A jornalista Luciana Barreto, que tem uma pesquisa sobre os discursos de ódio contra pessoas negras na internet, relatou à coluna de Ancelmo Gois que os ataques têm algumas características: tentativa de desumanização da população negra, desprezo pelo continente africano, exaltação do mérito do branco e o ataque constante à estética negra. Nessa toada, a Central Nacional de Denúncias de Crimes Cibernéticos informou que, só em 2020, as denúncias de racismo nas redes cresceram 147,8% e, as de neonazismo, em 740% desde o início das denúncias, em 2014.
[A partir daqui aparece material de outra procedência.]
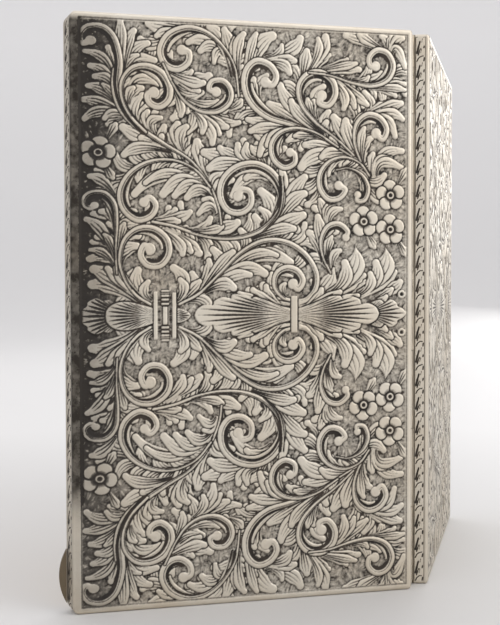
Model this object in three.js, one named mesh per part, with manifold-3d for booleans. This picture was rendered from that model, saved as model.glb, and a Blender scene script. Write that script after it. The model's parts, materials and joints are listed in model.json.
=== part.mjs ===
// Engraved silver business card case, standing open on its short end like a book.
// Two shallow half-cases turn on a full-height pin hinge; the back half carries a
// sprung card retainer. Millimetres, +Z up, front cover facing -Y.
//
// Both halves are drawn in one "half frame": the hinge axis is the Z axis, the
// parting plane is y = 0, the outer face lies at y = -HALF_DEPTH and the opening
// edge at x = -WIDTH. The back half is the same half turned over and swung open.

import * as THREE from 'three';
import Module from 'manifold-3d';
import { mergeVertices } from 'three/addons/utils/BufferGeometryUtils.js';

const wasm = await Module();
wasm.setup();

// ---------------------------------------------------------------- dimensions

const LENGTH = 96;
const WIDTH = 59.4;
const HALF_DEPTH = 3.6;
const OPEN_ANGLE = THREE.MathUtils.degToRad(118.8);

const PLATE = 0.7;
const WALL = 0.6;
const LINING = 0.25;
const WALL_LEAN = 0.7;
const EDGE_ROUND = 1.1;
const CORNER_ROUND = 1.2;
const SEAM = 0.04;

const PIN_RADIUS = 0.45;
const BORE_RADIUS = 0.5;
const KNUCKLE_RADIUS = 1.0;
const COVE_RADIUS = 1.15;
const KNUCKLES = 7;
const KNUCKLE_GAP = 0.12;
const BARREL_END = 0.2;
const BEARER_WIDTH = 1.7;
const BEARER_DEPTH = 2.0;

const BEZEL_RISE = 1.2;
const BEZEL_ROOT = 0.9;
const BEZEL_SHEET = 0.4;
const BEZEL_SLIDE = 0.12;
const BEZEL_HINGE_END = 4.5;

const LIP_START = 1.2;
const LIP_LENGTH = 8.9;
const LIP_REACH = 1.2;
const LIP_SHEET = 0.5;

const SPRING_LENGTH = 24;
const SPRING_HEIGHT = 1.5;
const SPRING_SHEET = 0.2;
const BEAD_RADIUS = 0.45;
const BEAD_HEIGHT = 0.35;
const RIVET_RADIUS = 0.3;
const RIVET_HEAD = 0.55;
const RIVET_SPACING = 20;
const FIT = 0.05;

const RETAINER_PIVOT_X = -7;
const RETAINER_PIVOT_DEPTH = 1.6;
const RETAINER_REACH = 40;
const RETAINER_SPAN = 66;
const RETAINER_LEG = 2;
const RETAINER_BAR = 2.6;
const RETAINER_SHEET = 0.5;
const ROD_RADIUS = 0.5;
const LUG_SPACING = 70;
const LUG_SHEET = 1.2;
const LUG_WIDTH = 2.2;
const LUG_TOP = 0.75;
const COIL_RADIUS = 0.72;
const COIL_WIRE = 0.12;
const COIL_PITCH = 0.32;
const COIL_TURNS = 5;
const COIL_TAIL = 2.2;
const COIL_CLEARANCE = 0.6;

// ----------------------------------------------------------------- materials

const finish = (color, roughness) => () =>
  new THREE.MeshStandardMaterial({ color, roughness, metalness: 1 });

const engravedSilver = finish(0xb9b2a4, 0.42);
const plainSilver = finish(0xcfc8ba, 0.25);
const gilt = finish(0xc9a35a, 0.3);
const springSteel = finish(0x9b9a96, 0.35);

// ------------------------------------------------------------- solid helpers

function solidOf(geometry) {
  const bare = geometry.index ? geometry.toNonIndexed() : geometry.clone();
  bare.deleteAttribute('normal');
  bare.deleteAttribute('uv');
  const merged = mergeVertices(bare, 1e-5);
  const vertProperties = new Float32Array(merged.attributes.position.array);
  const triVerts = new Uint32Array(merged.index.array);
  return new wasm.Manifold(new wasm.Mesh({ numProp: 3, vertProperties, triVerts }));
}

function geometryOf(solid) {
  const mesh = solid.getMesh();
  const geometry = new THREE.BufferGeometry();
  geometry.setAttribute('position', new THREE.BufferAttribute(mesh.vertProperties, 3));
  geometry.setIndex(new THREE.BufferAttribute(mesh.triVerts, 1));
  geometry.computeVertexNormals();
  return geometry;
}

function block([x0, x1], [y0, y1], [z0, z1]) {
  const geometry = new THREE.BoxGeometry(x1 - x0, y1 - y0, z1 - z0);
  geometry.translate((x0 + x1) / 2, (y0 + y1) / 2, (z0 + z1) / 2);
  return solidOf(geometry);
}

// A section drawn in X and Y, run up Z.
function prismUp(points, [z0, z1]) {
  const shape = new THREE.Shape(points.map(([x, y]) => new THREE.Vector2(x, y)));
  const geometry = new THREE.ExtrudeGeometry(shape, { depth: z1 - z0, bevelEnabled: false });
  geometry.translate(0, 0, z0);
  return solidOf(geometry);
}

// An outline drawn in X and Z, given thickness from y0 to y1.
function sheetAcross(shape, [y0, y1], curveSegments = 6) {
  const options = { depth: y1 - y0, bevelEnabled: false, curveSegments };
  const geometry = new THREE.ExtrudeGeometry(shape, options);
  geometry.rotateX(Math.PI / 2);
  geometry.translate(0, y1, 0);
  return solidOf(geometry);
}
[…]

Essa é a plena reação dos autointitulados cidadãos das ágoras digitais contra a “invasão” dos tidos como “estrangeiros”, já que nós não pedimos licença para entrar nessas redes que, claramente — sem perdão do trocadilho — não foram feitas para nós. Porém, nós, como os periféricos dessas redes, devemos nos lembrar sempre que, na informática, a palavra “periférico” toma outro sentido. É tudo aquilo que é usado para alimentar a rede ou CPU com informações que, sem ela, nada daquilo faria sentido de existir. Se nós somos esses periféricos, que seja natural que, se tudo produzimos, tudo nos pertença.